Since actors are directly or indirectly related, social networks play a key role in information diffusion, increasing the spread of new information and different points of view [2]. Facebook, for example, was very powerful in the Arab Spring in 2010 [20] and Twitter in the US presidential elections in 2008 [22]. More recently, these social networks were also powerful in the 2013 Brazilian protests [5, 46]. All these events are highly linked to social networking platforms, which contributed to disseminate information at specific moments.
Considering (i) information diffusion in social networks [17], (ii) some social network analysis studies ([16, 50] show that even two indirectly related people may be influenced by each other; and (iii) in previous studies from our research group in scientific social networks [41, 40], the authors proposed models for scientific social network analysis that include information diffusion strategies, throughout indirect relationships among actors [17, 27].
This paper aims to describe models capable of exploiting information diffusion in scientific social networks, i.e., how information propagates through people who have different potentials for spreading information (different tie weight). Our first objective is to build a scientific social network which allows developing studies to consider information diffusion in the network itself. It aims to analyze social network considering that all elements can somehow influence one another. Influence is related to the individual’s ability to affect other people in a social network community. In general, in a scientific context, influential researchers tend to create or strengthen ties, as they can propagate their knowledge, reaching a larger number of people. Our second objective, with the construction of a scientific social network, is to consider the proposed models and the identification of scientific communities using the clustering algorithm kmedoids.

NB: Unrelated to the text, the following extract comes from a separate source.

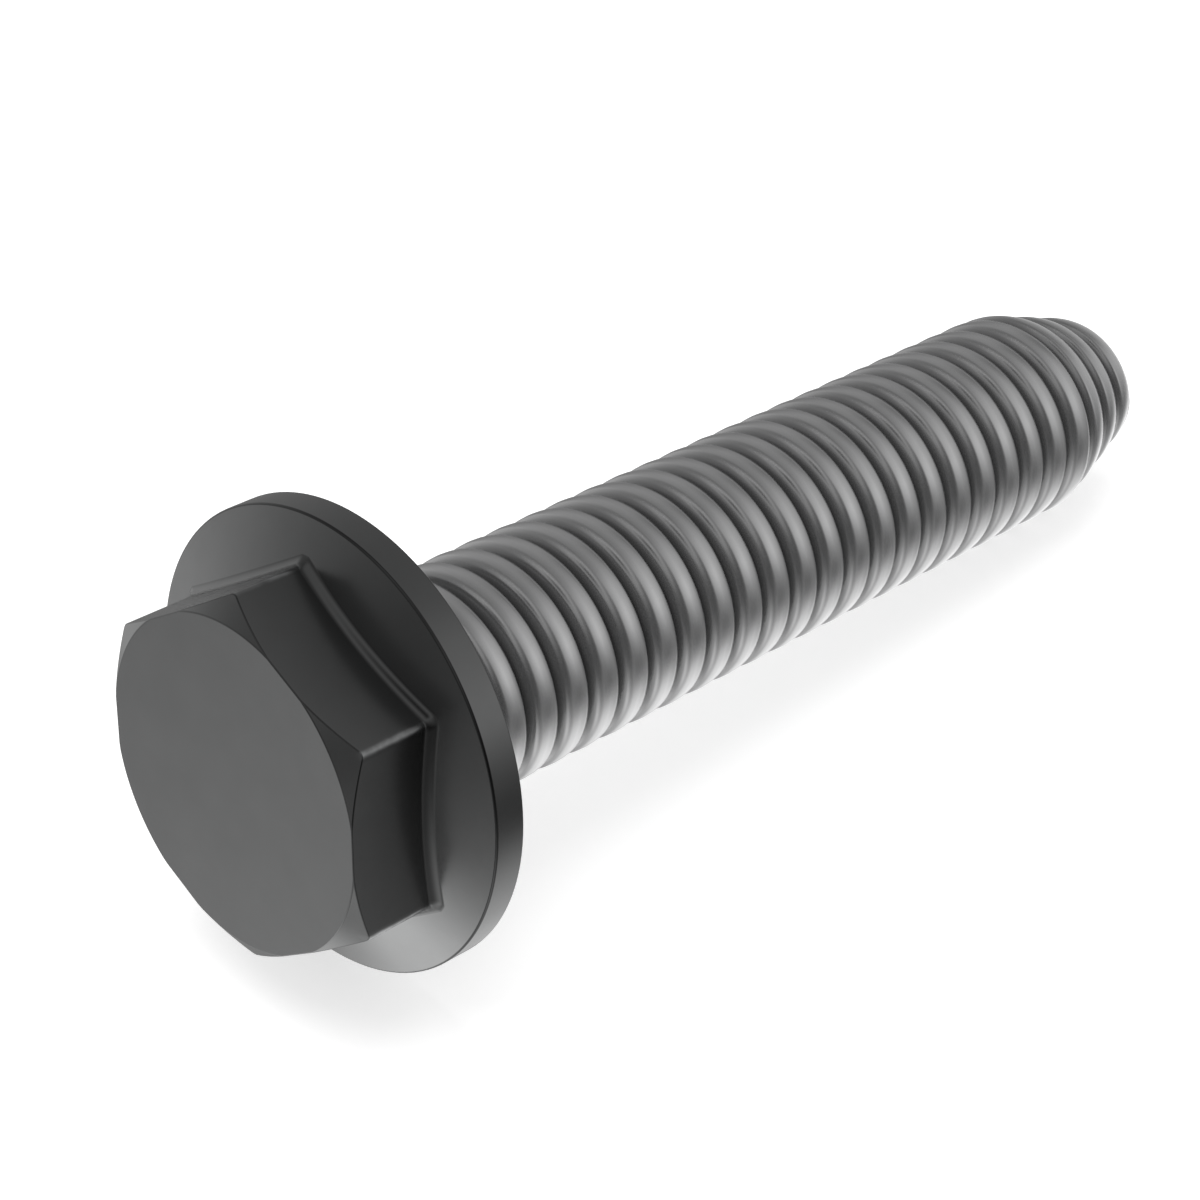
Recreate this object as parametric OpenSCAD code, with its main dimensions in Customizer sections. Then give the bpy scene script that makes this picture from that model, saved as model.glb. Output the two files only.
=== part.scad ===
// Hex flange self-tapping screw: one forged and thread-rolled piece, lying on its flange and its thread.
// The origin is the centre of the bearing face under the flange. +X runs from the head to the tip.

/* [Thread] */
// Outside diameter over the thread crests
thread_d = 7.94; // [7.2:0.01:9]
// Length from the bearing face to the flat tip
shank_l = 38.1; // [20:0.1:60]
// Distance from one crest to the next along the shank
pitch = 1.411; // [1.25:0.001:1.75]
// Depth of the groove between two crests
thread_depth = 0.5; // [0.4:0.01:0.8]
// Width of the rounded crest between two groove walls
crest_w = 0.95; // [0.3:0.01:1]
// How much the rounded crest falls away towards its sides
crest_fall = 0.08; // [0.02:0.01:0.12]
// Length over which the thread grows out of the neck
runout_l = 1.8; // [0.8:0.1:4]
// Angle at which the groove starts round the shank
thread_turn = 186; // [0:1:359]
// Flat facets in one turn of the thread
thread_sides = 32; // [20:4:44]

/* [Point] */
// Length of the tapered lead at the tip
point_l = 4.3; // [2:0.1:8]
// Diameter over the crests at the flat tip
point_d = 5.2; // [4:0.1:6.5]

/* [Neck] */
// Length of the plain neck under the flange
neck_l = 0.9; // [0.7:0.1:2]
// How far the neck lies below the thread crests
neck_step = 0.36; // [0.2:0.01:0.5]
// Radius of the fillet between the neck and the bearing face
neck_fillet_r = 0.4; // [0.2:0.05:0.6]

/* [Flange] */
// Diameter of the flange
flange_d = 16.1; // [15:0.1:20]
// Height of the straight rim of the flange
rim_h = 1.15; // [0.8:0.05:1.6]
// Slope of the flange's upper side, in degrees
cone_angle = 18; // [8:1:24]
// Radius of the rounded edges of the rim
rim_edge_r = 0.12; // [0.05:0.01:0.3]

/* [Hexagon] */
// Height of the whole head above the bearing face
head_h = 4.97; // [4.2:0.01:7]
// Width across the flats of the hexagon
across_flats = 11.5; // [10:0.1:12.5]
// Radius of the six upright corners
corner_r = 0.3; // [0.15:0.05:0.8]
// Diameter of the flat top inside the chamfer
top_d = 11.6; // [9.5:0.1:12]
// Slope of the chamfer at the corners, in degrees
chamfer_angle = 34.5; // [20:0.5:45]
// Radius of the fillet where the hexagon meets the flange
hex_fillet_r = 0.35; // [0.15:0.05:0.5]
// Angle of the hexagon about the screw's axis
head_turn = 6.7; // [0:0.1:59]

/* [Hidden] */

// Facets of the head: steps in a small arc, steps along one flat
arc_steps = 5;
flat_steps = 8;
// Facets round the flange, one of which faces the ground
flange_sides = 96;
// Overlap that lets one form grow out of another
bury = 0.4;
// Amount by which a blended edge is sunk, so that it crosses the surface that it blends into
sink = 0.01;

thread_r = thread_d / 2;
core_r = thread_r - thread_depth;
neck_r = thread_r - neck_step;
flange_r = flange_d / 2;
flat_r = across_flats / 2;
taper_start = shank_l - point_l;

// The screw lies on the rim of its flange and on the last full crest of its thread
lying_tilt = atan((flange_r - thread_r) / taper_start);

// Points of an arc from angle a0 to a1 about [x, y]
function arc(x, y, r, a0, a1, steps = arc_steps) =
    [for (k = [0 : steps]) let (a = a0 + (a1 - a0) * k / steps) [x + r * cos(a), y + r * sin(a)]];

// Height of the flange's upper side at a distance r from the axis
function flange_top(r) = rim_h + (flange_r - r) * tan(cone_angle);

// Thread: a helical grid with four rows to each turn of the groove.
// Lengths w run from the bearing face towards the tip.

// Where the rows lie within one pitch: groove bottom, shoulder, crest, shoulder
shoulder = (pitch - crest_w) / 2 / pitch;
row_share = [0, shoulder, 0.5, 1 - shoulder];
row_count = len(row_share);

// The thread starts inside the neck and is cut off flat at the tip
thread_start = neck_l - bury;
// A row closer than this to an end is moved onto it
row_gap = 0.02;
rows = row_count * (ceil((shank_l - thread_start) / pitch) + 1);

// How deep the groove is at a share u of the pitch: 1 at its bottom, 0 on the crest
function groove(u) = lookup(u, [
    [0, 1],
    [shoulder, crest_fall / thread_depth],
    [0.5, 0],
    [1 - shoulder, crest_fall / thread_depth],
    [1, 1]
]);

// Radius over the crests, which falls off evenly along the tapered lead
function crest_r(w) =
    w < taper_start ? thread_r : thread_r - (thread_r - point_d / 2) * (w - taper_start) / point_l;

// Share of its full height that the crest has grown to at w
function grown(w) = min(max((w - thread_start) / runout_l, 0), 1);

// Radius of the threaded shank
function shank_r(w, u) = crest_r(w) - thread_depth * (1 - (1 - groove(u)) * grown(w));

function raw_w(i, j) =
    thread_start + pitch * (i / thread_sides + floor(j / row_count) + row_share[j % row_count] - 1);
function held_w(w) = w < thread_start + row_gap ? thread_start : w > shank_l - row_gap ? shank_l : w;

function thread_point(i, j) = let (
        a = 360 * i / thread_sides,
        w = held_w(raw_w(i, j)),
        turns = (w - thread_start) / pitch - i / thread_sides + 1,
        r = shank_r(w, turns - floor(turns))
    ) [r * cos(a), r * sin(a), w];

// Last row that lies on the start of the thread, and first row that lies on the tip
first_row = [for (i = [0 : thread_sides - 1])
    max([for (j = [0 : row_count]) if (held_w(raw_w(i, j)) <= thread_start) j])];
last_row = [for (i = [0 : thread_sides - 1])
    min([for (j = [rows - 3 * row_count : rows]) if (held_w(raw_w(i, j)) >= shank_l) j])];

// Index of a grid point. One turn further round, the same groove lies one pitch further on.
function thread_index(i, j) = i == thread_sides
    ? thread_index(0, j + row_count)
    : i * (rows + 1) + min(max(j, first_row[i]), last_row[i]);

function is_face(f) = f[0] != f[1] && f[1] != f[2] && f[2] != f[0];

module threaded_shank() {
    points = [for (i = [0 : thread_sides - 1], j = [0 : rows]) thread_point(i, j)];
    sides = [for (i = [0 : thread_sides - 1], j = [0 : rows - 1]) let (
            a = thread_index(i, j),
            b = thread_index(i + 1, j),
            c = thread_index(i + 1, j + 1),
            d = thread_index(i, j + 1)
        ) each [[a, c, b], [a, d, c]]];
    start = [for (i = [0 : thread_sides - 1]) thread_index(i, 0)];
    tip = [for (i = [thread_sides - 1 : -1 : 0]) thread_index(i, rows)];
    rotate([180, 0, thread_turn])
        polyhedron(points, concat([for (f = sides) if (is_face(f)) f], [start], [tip]), convexity = 10);
}

// Neck and flange: one profile turned about the axis.
module flange_and_neck() {
    neck_end = neck_l + neck_r - core_r;
    rotate([0, 0, 180 / flange_sides])
        rotate_extrude($fn = flange_sides)
            polygon(concat(
                [[0, -neck_end], [core_r - sink, -neck_end], [neck_r, -neck_l]],
                arc(neck_r + neck_fillet_r, -neck_fillet_r, neck_fillet_r, 180, 90),
                arc(flange_r - rim_edge_r, rim_edge_r, rim_edge_r, -90, 0),
                arc(flange_r - rim_edge_r, rim_h - rim_edge_r, rim_edge_r, 0, 90 - cone_angle),
                [[flat_r - bury, flange_top(flat_r - bury)], [0, flange_top(flat_r - bury)]]
            ));
}

// Outline of the hexagon: rounded corners, with points along each flat.
// Each entry is [x, y, direction in which the wall faces].
corner_at = (flat_r - corner_r) / cos(30);
corner_points = [for (m = [0 : 5]) [for (k = [0 : arc_steps]) let (a = 60 * m - 30 + 60 * k / arc_steps)
    [corner_at * cos(60 * m) + corner_r * cos(a), corner_at * sin(60 * m) + corner_r * sin(a), a]]];
wall_points = [for (m = [0 : 5]) let (p = corner_points[m][arc_steps], q = corner_points[(m + 1) % 6][0])
    each concat(
        corner_points[m],
        [for (k = [1 : flat_steps - 1]) let (s = k / flat_steps)
            [p[0] + (q[0] - p[0]) * s, p[1] + (q[1] - p[1]) * s, p[2]]]
    )];

// Hexagon with its chamfer
module hexagon() {
    base = rim_h;
    chamfer_drop = flat_r * tan(chamfer_angle);
    intersection() {
        translate([0, 0, base])
            linear_extrude(head_h - base)
                polygon([for (m = [0 : 5]) each [for (p = corner_points[m]) [p[0], p[1]]]]);
        translate([0, 0, head_h - chamfer_drop])
            cylinder(h = chamfer_drop, r1 = top_d / 2 + flat_r, r2 = top_d / 2, $fn = 96);
    }
}

// Section of the fillet at one point of the wall, as a loop of [distance from the wall, height].
// It is the path of a ball that rolls between the upright wall and the sloping flange.
function fillet_section(p) = let (
        r = norm([p[0], p[1]]),
        slope = atan(tan(cone_angle) * cos(p[2] - atan2(p[1], p[0]))),
        foot = flange_top(r),
        top = foot + hex_fillet_r * tan((90 - slope) / 2),
        curve = arc(hex_fillet_r - sink, top - sink, hex_fillet_r, 180, 270 - slope, arc_steps)
    ) concat(
        [[-bury, top]],
        curve,
        [[curve[arc_steps][0], curve[arc_steps][1] - bury], [-bury, foot - bury]]
    );

// Fillet round the foot of the hexagon
module hexagon_fillet() {
    n = len(wall_points);
    loops = [for (p = wall_points) [for (s = fillet_section(p))
        [p[0] + s[0] * cos(p[2]), p[1] + s[0] * sin(p[2]), s[1]]]];
    m = len(loops[0]);
    faces = [for (i = [0 : n - 1], j = [0 : m - 1]) let (
            a = i * m + j,
            b = (i + 1) % n * m + j,
            c = (i + 1) % n * m + (j + 1) % m,
            d = i * m + (j + 1) % m
        ) each [[a, b, c], [a, c, d]]];
    polyhedron([for (loop = loops) each loop], faces, convexity = 6);
}

module head() {
    rotate([0, 0, head_turn]) {
        hexagon();
        hexagon_fillet();
    }
}

// Turns the upright screw over until it lies on its flange and thread, head towards -X
module lay_down() {
    rotate([0, lying_tilt - 90, 0])
        children();
}

module screw() {
    color([0.33, 0.34, 0.34])
        lay_down() {
            flange_and_neck();
            head();
            threaded_shank();
        }
}

screw();
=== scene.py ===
"""Looks of the hex flange self-tapping screw: one closed steel surface, its finish, studio and camera.

Upright local frame, in millimetres: the bearing face under the flange is at height 0, the head points up
and the thread hangs down. The finished surface is laid on its flange rim and thread crest, in metres.
"""

import logging
import math
from dataclasses import dataclass, field
from enum import Enum
from typing import Union

import bpy
import numpy as np
from mathutils import Euler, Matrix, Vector


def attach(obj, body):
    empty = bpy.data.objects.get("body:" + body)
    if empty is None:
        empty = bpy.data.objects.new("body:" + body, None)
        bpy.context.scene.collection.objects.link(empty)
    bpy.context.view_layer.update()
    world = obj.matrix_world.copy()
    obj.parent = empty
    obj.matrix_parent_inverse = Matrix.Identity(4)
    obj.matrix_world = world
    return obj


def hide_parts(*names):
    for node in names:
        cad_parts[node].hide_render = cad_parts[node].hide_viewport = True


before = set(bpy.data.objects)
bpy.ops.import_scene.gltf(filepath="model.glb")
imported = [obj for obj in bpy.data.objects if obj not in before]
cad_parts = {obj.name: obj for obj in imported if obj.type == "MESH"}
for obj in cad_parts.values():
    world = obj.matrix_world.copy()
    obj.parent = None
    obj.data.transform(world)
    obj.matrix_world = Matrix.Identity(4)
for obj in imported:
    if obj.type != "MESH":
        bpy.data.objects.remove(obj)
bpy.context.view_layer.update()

LOG = logging.getLogger("screw")
MM = 0.001

# Sizes that the head and the thread share, in mm
NECK_RADIUS = 3.61
THREAD_START = 0.5

# What can feed a socket of a material: another socket, a value or a colour
Feed = Union[bpy.types.NodeSocket, float, tuple[float, float, float]]


class Mask(Enum):
    """Vertex attributes of the steel surface, which the finish reads."""

    ROLLED = "rolled"
    # Crests rubbed bright, and painted shade in the grooves between them.
    CREST = "crest"
    WORN = "worn"
    # Painted shade on the head's roundings.
    DARK = "dark"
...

As contributions, the authors can highlight the development of two evaluation measures to analyze how information diffusion occurs between pairs of researchers, namely maximum flow and weighted resistance distance. These measures consider that information travels throughout all possible paths between two researchers, like cascade analysis in information diffusion studies [27]. As a result, the influence that researchers have over each other is calculated.
Another contribution is the modeling of a scientific social network using those two evaluation measures and the use of a clustering algorithm to find scientific communities. The resulting groups are compared in order to validate the weighted resistance distance and to evaluate which measure produces the most homogeneous groups. In homogeneous groups, people of similar scientific interest are engaged. In this paper, maximum flow and weighted resistance distance are used as similarity measures.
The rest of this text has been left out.